● **GIVEN REQUEST**:
Line by line, reproduce exactly the beginning of the listing below, ending with the line that contains "and the chest." and adding nothing.
----- SUPPLIED DATA -----
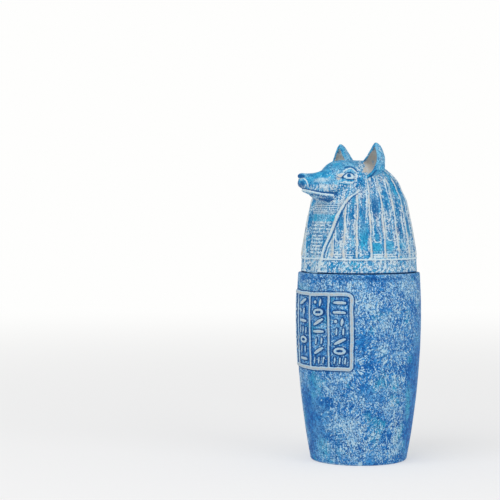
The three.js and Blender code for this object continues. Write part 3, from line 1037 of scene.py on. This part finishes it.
    def wig(self, angle: Array, level: Array) -> Carving:
        """Carves the wig, its collar band and the chest.

        Args:
            angle: Angle of each point in degrees from the front, of either sign.
            level: Height of each point.

        Returns:
            Its height from the plain wig and its paint.
        """
        carving = Carving.blank(level)
        carving.wear = self.streaked(angle, level)
        side = np.abs(angle)
        radius = np.maximum(self.wig_radius(level), 8)
        depth_in = (self.lappet_edge(level) - side) * DEGREES * radius
        self.chest(carving, level, depth_in)
        beside = ramp(depth_in, 0.1, -0.5)
        apply_forms(carving, self.patches, side * DEGREES * self.radius, level, beside)
        hair = beside * ramp(level, self.band_height + 0.1, self.band_height + 0.9)
        self.hair(carving, level, side, radius, hair * ramp(level, 0.93 * self.height, 0.8 * self.height))
        self.edges(carving, level, depth_in, side)
        return carving

    def lock_at(self, side: Array) -> tuple[Array, Array, Array]:
        """Finds the lock that each point lies in.

        Args:
            side: Angle of each point from the front, in degrees without sign.

        Returns:
            The lock's number, below 0 in front of the first, and the angles of the ridges on its two sides.
        """
        root = self.lock_step**2 + 4 * self.lock_widening * np.maximum(side - self.first_lock, -30)
        index = np.floor((np.sqrt(root) - self.lock_step) / (2 * self.lock_widening))
        index = np.clip(index, -2, self.locks - 1)
        last = 360 - self.lock_angle(float(self.locks - 1))
        high = np.where(index >= self.locks - 1, last, self.lock_angle(index + 1))
        return index, self.lock_angle(index), high

    def hair(self, carving: Carving, level: Array, side: Array, radius: Array, share: Array) -> None:
        """Carves the wig's locks, each with a tongue inside it and a ridge on either side, with painted shade
        along each ridge's foot.

        Args:
            carving: What they are added to.
            level: Height of each point.
            side: Angle of each point from the front, in degrees without sign.
            radius: Radius of the plain wig at each point.
            share: How much of them each point takes.
        """
        index, low, high = self.lock_at(side)
        waver = 0.25 * np.sin(level / 3.1 + index * 2.3) + 0.12 * np.sin(level / 1.3 + index)
        to_ridge = np.abs(np.minimum(side - low, high - side) * DEGREES * radius + waver)
        taper = np.clip(radius / self.radius, 0.4, 1)
        ridge = ramp(to_ridge, self.lock_ridge * 0.85 * taper, self.lock_ridge * 0.35 * taper)
        keep = share * (index >= 0)
        self.tongues(carving, level, side, low, high, radius, keep * (1 - ridge))
        bare = ramp(to_ridge, 1.0 * taper, 0.5 * taper)
        fresh = 0.8 + 0.2 * np.sin(level / 3.4 + index * 1.9) * np.sin(level / 7.9 - index)
        # Painted shade: dark lines along the foot of each ridge, on both its sides
        carving.add(ramp(to_ridge, 1.5 * taper, 1.0 * taper) * (1 - bare) * keep, pool=0.6)
        carving.add(ridge * keep, rise=self.lock_rise)
        carving.add(bare * fresh * keep, rub=1.0, tan=0.68)

    def tongues(self, carving: Carving, level: Array, side: Array, low: Array, high: Array, radius: Array,
                keep: Array) -> None:
        """Carves the long round-ended tongue inside each lock and the short lines below it.

        Args:
            carving: What they are added to.
            level: Height of each point.
            side: Angle of each point from the front, in degrees without sign.
            low: Angle of the lock's ridge nearer the front.
            high: Angle of its other ridge.
            radius: Radius of the plain wig at each point.
            keep: How much of them each point takes.
        """
        middle = (low + high) / 2
        wide = (high - low) / 2 * DEGREES * radius
        across = (side - middle) * DEGREES * radius
        half = wide * 0.62 + 0.25 * np.sin(level / 4.3 + middle)
        end = self.tongue_end + 1.2 * np.sin(middle * 1.7)
        corner = np.minimum(half, self.tongue_corner)
        over_side = np.maximum(np.abs(across) - half + corner, 0)
        over_end = np.maximum(end + corner - level, 0)
        depth = corner - np.hypot(over_side, over_end)
        sunk = ramp(wide - np.abs(across), 0.6, 1.6)
        carving.add(sunk * keep, rise=-0.3)
        carving.add(ramp(depth, 0.6, 1.6) * keep, wear=-0.35)
        rim = ramp(np.abs(depth), 0.62, 0.2)
        fresh = 0.5 + 0.4 * np.sin(middle * 2.9 + across * 0.5 + level / 9)
        carving.add(ramp(depth, -1.5, -0.5) * (1 - rim) * ramp(level, 16, 19) * keep, pool=0.4)
        carving.add(rim * keep * fresh, rise=0.42, rub=0.95)
        lines = ribbing(level, self.line_pitch)
        below = ramp(level, self.lines_top, self.lines_top - 0.8) * sunk
        below = below * ramp(level, self.band_height + 0.5, self.band_height + 1.1)
        carving.add(lines * below * keep, rise=0.3, rub=0.65)
        carving.add((1 - lines) * below * keep, pool=0.45)

    def edges(self, carving: Carving, level: Array, depth_in: Array, side: Array) -> None:
        """Carves the lappets' borders, the band's raised line and the border's foot within the band, and
        paints shade along the lid's lowest edge at the seam.

        Args:
            carving: What they are added to.
            level: Height of each point.
            depth_in: How far each point lies inside the lappets' edges, in millimetres.
            side: Angle of each point from the front, in degrees without sign.
        """
        out = -depth_in
        fading = ramp(level, self.border_top, self.border_top - 6)
        before = ramp(side, self.first_lock - 1.5, self.first_lock - 4)
        for offset in self.thin_lines:
            thin = ramp(np.abs(out - offset), 0.6, 0.15) * before
            above = ramp(level, self.band_height + 0.5, self.band_height + 1.5)
            carving.add(thin * above, rise=0.35, rub=0.7)
        groove = ramp(np.abs(out - self.border_width - 0.4), 0.7, 0.3) * fading
        carving.add(groove * ramp(level, self.band_height - 0.3, self.band_height + 0.7), pool=0.7)
        line = ramp(np.abs(level - self.band_height + 0.45), 0.7, 0.3)
        carving.add(ramp(np.abs(level - self.band_height + 0.8), 1.4, 0.7), pool=0.5)
        carving.add(line, rise=self.band_rise, rub=0.9)
        border = ramp(out, 0.1, 0.5) * ramp(out, self.border_width, self.border_width - 0.5) * fading
        carving.add(border, rise=0.3, rub=0.72, tan=0.4)
        foot = ramp(out, 0.1, 0.4) * ramp(out, 8.5, 7.5) * ramp(level, 2.0, 1.4) * ramp(level, 0.4, 0.8)
        carving.add(foot, rise=0.25, rub=0.8)
        # Painted shade: the lid's lowest millimetre is darkened along the seam over the jar's rim
        carving.add(ramp(level, 0.95, 0.25), pool=0.95)

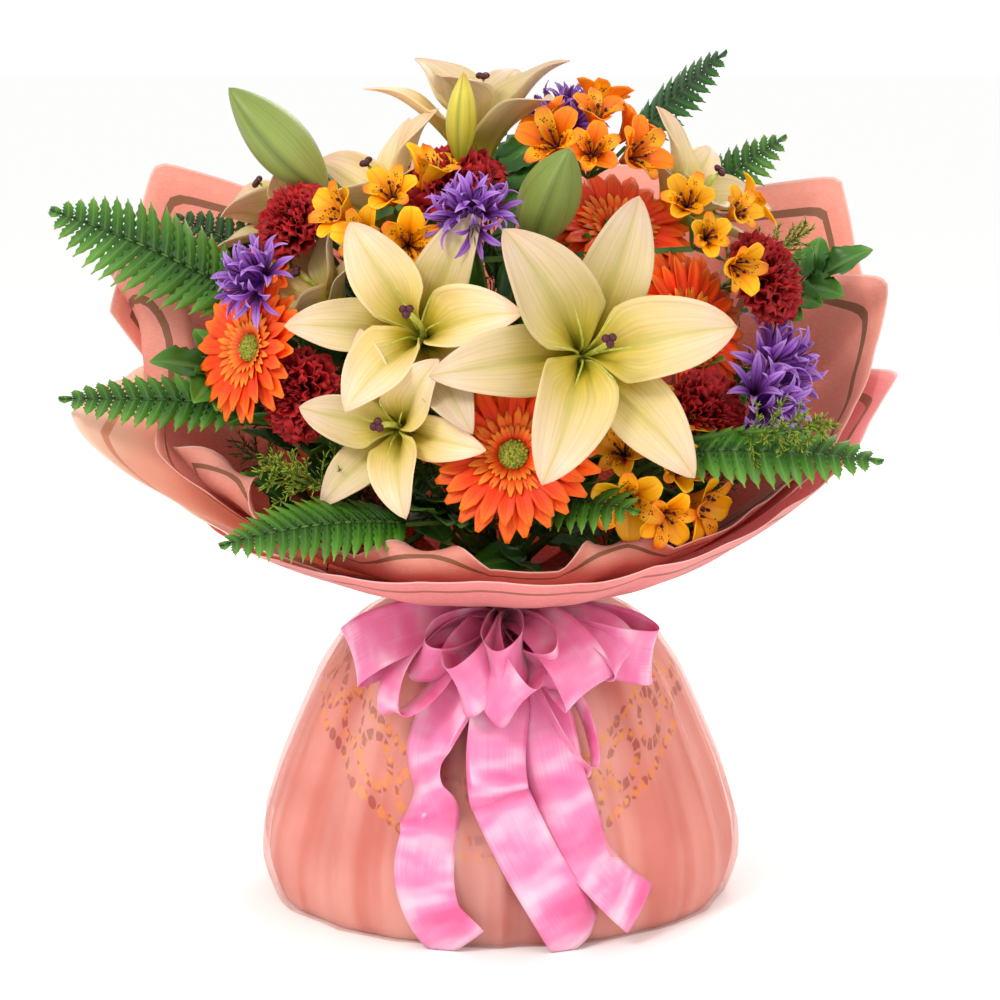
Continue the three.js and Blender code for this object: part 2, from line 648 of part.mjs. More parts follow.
-----
● **ANSWER TO THIS TASK**:
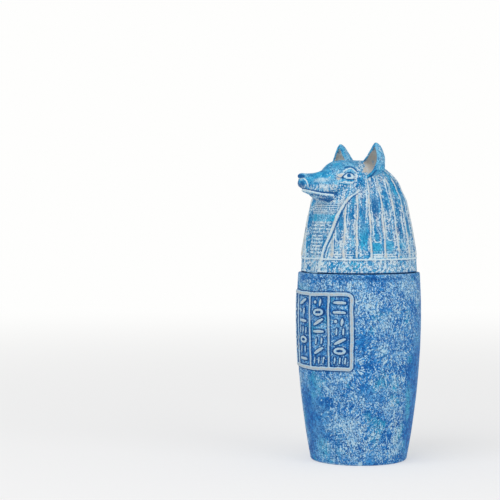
The three.js and Blender code for this object continues. Write part 3, from line 1037 of scene.py on. This part finishes it.
    def wig(self, angle: Array, level: Array) -> Carving:
        """Carves the wig, its collar band and the chest.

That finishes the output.